Strategy

Differentiation Is Paramount For Successs In Wealth Management - Scorpio, SEI

Tom Burroughes Editor London 12 December 2008

Differentiation Is Paramount For Successs In Wealth Management - Scorpio, SEI

UK-based wealth management institutions that strongly differentiate themselves from rivals will be best placed to win new business in a tough market environment, while most operations have chosen to expand organically instead of through takeovers, a new report by wealth management specialist consultantsScorpio Partnership said.

Although the UK wealth management sector is still heavily fractured, a number of firms are gravitating towards to the “mass wealth” market for people with investable wealth of between £500,000 and £5 million to ensure they stay profitable, the report, carried out in conjunction with US financial and technology firm SEI, said.

"There will be a group of businesses: family offices, boutique firms, private banks and independent wealth advisors that are most likely to benefit from the market conditions and taking steps to differentiate themselves from their competitors," said Graham Harvey, senior associate at Scorpio.

"This has been coming for some time [before the credit crunch]. Clients with nine-figure sums of wealth are exercising rights to choose where they sit in the wealth industry though the growth in the MFO [multi-family office] model.

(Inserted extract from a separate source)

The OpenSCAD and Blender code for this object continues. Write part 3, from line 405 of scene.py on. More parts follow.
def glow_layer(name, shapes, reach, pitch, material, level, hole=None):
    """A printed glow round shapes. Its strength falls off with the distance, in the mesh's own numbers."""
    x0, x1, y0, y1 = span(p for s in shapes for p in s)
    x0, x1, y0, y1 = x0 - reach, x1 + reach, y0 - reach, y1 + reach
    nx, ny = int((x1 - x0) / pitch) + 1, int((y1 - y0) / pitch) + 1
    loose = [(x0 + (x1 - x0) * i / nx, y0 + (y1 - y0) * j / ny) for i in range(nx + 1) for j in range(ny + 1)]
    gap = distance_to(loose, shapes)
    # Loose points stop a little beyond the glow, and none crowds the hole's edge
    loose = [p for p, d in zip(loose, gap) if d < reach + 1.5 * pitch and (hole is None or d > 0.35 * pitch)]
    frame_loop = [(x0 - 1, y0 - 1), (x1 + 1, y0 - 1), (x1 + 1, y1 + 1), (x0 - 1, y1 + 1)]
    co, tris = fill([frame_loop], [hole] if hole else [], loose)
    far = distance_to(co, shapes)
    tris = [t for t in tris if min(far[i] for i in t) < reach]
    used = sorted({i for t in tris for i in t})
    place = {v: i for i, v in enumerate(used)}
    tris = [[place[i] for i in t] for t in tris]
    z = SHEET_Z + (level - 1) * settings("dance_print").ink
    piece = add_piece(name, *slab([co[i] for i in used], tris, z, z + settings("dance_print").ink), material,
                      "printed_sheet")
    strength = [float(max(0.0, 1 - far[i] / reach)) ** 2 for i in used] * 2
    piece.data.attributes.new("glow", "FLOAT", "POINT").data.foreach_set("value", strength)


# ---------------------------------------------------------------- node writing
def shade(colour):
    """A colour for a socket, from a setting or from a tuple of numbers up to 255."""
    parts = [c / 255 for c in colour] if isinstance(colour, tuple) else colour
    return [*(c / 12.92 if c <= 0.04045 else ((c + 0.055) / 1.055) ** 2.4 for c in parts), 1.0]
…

It is not just saying you are different, but how you prove that to clients out there," he added.

Merger and acquisition activity has been relatively low in recent years and focused primarily on small firms, such as the purchase of Tilney Investment Management by Deutsche Bank, Quilter by Citi, or Baker Tilly by Towry Law. By contrast, some firms have been happy to grow organicially with a strong in-house sales force, such as St James’s Place.

“The examination of 25 major entities in the UK market show clearly that the competitive battle is now shifting almost entirely to differentiate on the service model but crucially, this does not mean that the product platform is less important – they are conjoined,” the report said.

It continued: “Many firms are now reviewing the means by which they can win market share through marketing, communications and branding. For instance, the efforts of Barclays Wealth in its above-the-line campaign have made a huge dent in the broader client psyche of what wealth is.”

Investment platforms are increasingly being developed to make it easier to handle more differentiated client service and products, the report said. In other findings from a survey of 25 institutions, the report found that clients with higher wealth values, are willing to use packaged investment products.

The report said there has been a “notable” shift to advice-based wealth management but such a shift will require some expenditure to make such a business model work; firms are spending more on brands and client knowledge, while there are signs that companies which encourage managers' professional development are seeing the benefits to their bottom lines.

The report said the UK onshore wealth management sector for individuals with more than £100,000 in wealth, has grown rapidly since 2005, rising by between 7 and 10 per cent a year to reach £1.64 trillion. Scorpio said the 25 institutions it tracked between October 2007 and this September accounted for 9 per cent of the total market potential. Average growth in the assets under management of these 25 firms was 56 per cent, while client growth was 15 per cent in the three years to September 2008.